Supported SiteSupported Site Ball State University: Recruitment


  • Beginning in the fall of 2003, the Teacher-in-Residence (TIR) has actively recruited department majors and minors and preservice teachers. This recruitment was implemented through class visits, teacher fairs, and prospective student visits, which also included minority student recruitment.
  • Department faculty continually encourage their students to consider physics teaching as a career.
  • Former TIRs have promoted physics teaching as a career in their high schools.
  • In 2007, there were six physics certifications, including one crossover teacher.


  • New state certification program requirements decreased the number of secondary science teachers that completed certification programs.
  • Effective recruitment requires a comprehensive and multi-faceted approach; no single strategy will accomplish the objectives of an effective recruitment plan. Just as departmental atmosphere has been shown to be critical in growing a physics major program, prospective preservice teachers must be connected to the department as early as possible and mentored by faculty and upper division majors.
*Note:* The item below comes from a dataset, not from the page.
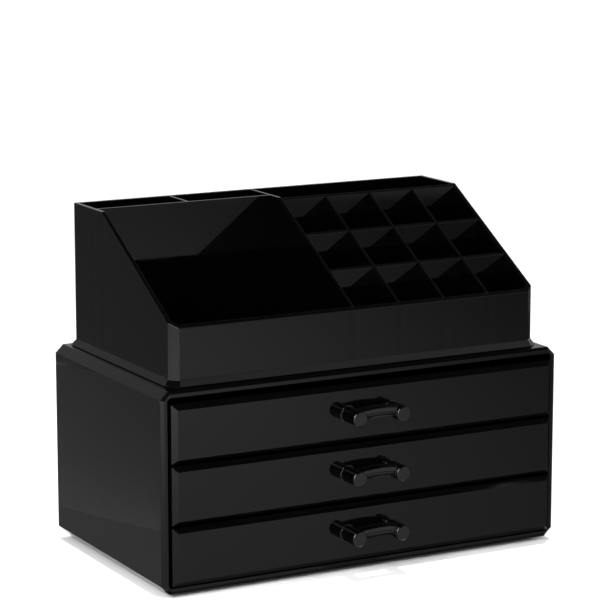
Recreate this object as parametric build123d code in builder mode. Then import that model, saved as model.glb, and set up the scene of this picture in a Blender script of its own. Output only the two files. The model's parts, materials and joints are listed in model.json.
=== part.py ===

Sustainability/Institutional Buy-In

  • The department recognizes that the training of science teachers (and physics teachers in particular) is an important part of the department’s mission and responsibility. Approximately one-third to one-half of the department’s faculty has taught in the summer updating/retraining programs for science teachers and crossover physics teachers, providing evidence of the sustainability and department’s buy-in.
  • Although the department has made repeated requests to make the TIR’s salary a permanent university budget item, such allocations have not yet been provided. Without the TIRs’ recruiting efforts, it will be difficult to sustain the progress that was made during the project.

Lessons Learned

  • An active Society of Physics Students (SPS) benefits from having preservice teachers as members, and an active SPS can be helpful in recruiting and retaining prospective preservice teachers.
  • If the faculty conveys to students that teaching and the preparation of teachers are important tasks in our profession, the recruitment and retaining of preservice teacher is enhanced.

Activity Summary

  • As a university with a reputation and long history for training teachers and school professionals at all levels, over 25% of Ball State’s students are enrolled in professional education programs. Therefore, the University and the Teachers College target their recruitment toward prospective teachers. The average number of freshmen recruited as physics teaching majors for the past 15 years is three per year, with an average of four freshmen per year enrolling as prospective physics teachers during the past three years.
  • In addition to this source of prospective physics teachers, the department has implemented three additional strategies to recruit prospective physics teachers:
    • A summer updating/retraining program, initiated in 1984, which provided certification opportunities to crossover science teachers;
    • Promotion of career opportunities in physics and physics teaching to students in the General Education Astronomy classes (about 800-900 students per semester) and the introductory physics classes (conceptual, algebra, and calculus-based); interested students are invited to meet with departmental advisors; and
    • Presentations given each fall to mathematics teaching majors and minors about the shortage of physics teachers and the career opportunities available if they were to add a physics teaching minor.
  • The department utilizes four methods to recruit (and produce) certified physics teachers. They are as follows:
    • Recruitment of students who choose Ball State University by the University, Teachers College, and Department of Physics and Astronomy, through the positive reputation of the university for producing physics teachers;
    • Recruitment each semester from the department’s more than 1200 General Education students taking introductory physics and astronomy courses;
    • Contacting mathematics secondary education teaching majors each semester; and
    • Production from conducting a summer updating/retraining program for inservice science and mathematics teachers.

The department’s summer workshop offerings are an important source of crossover physics teachers, who as inservice science and mathematics teachers are able to gain certification/licensure by taking classes for one or two summers.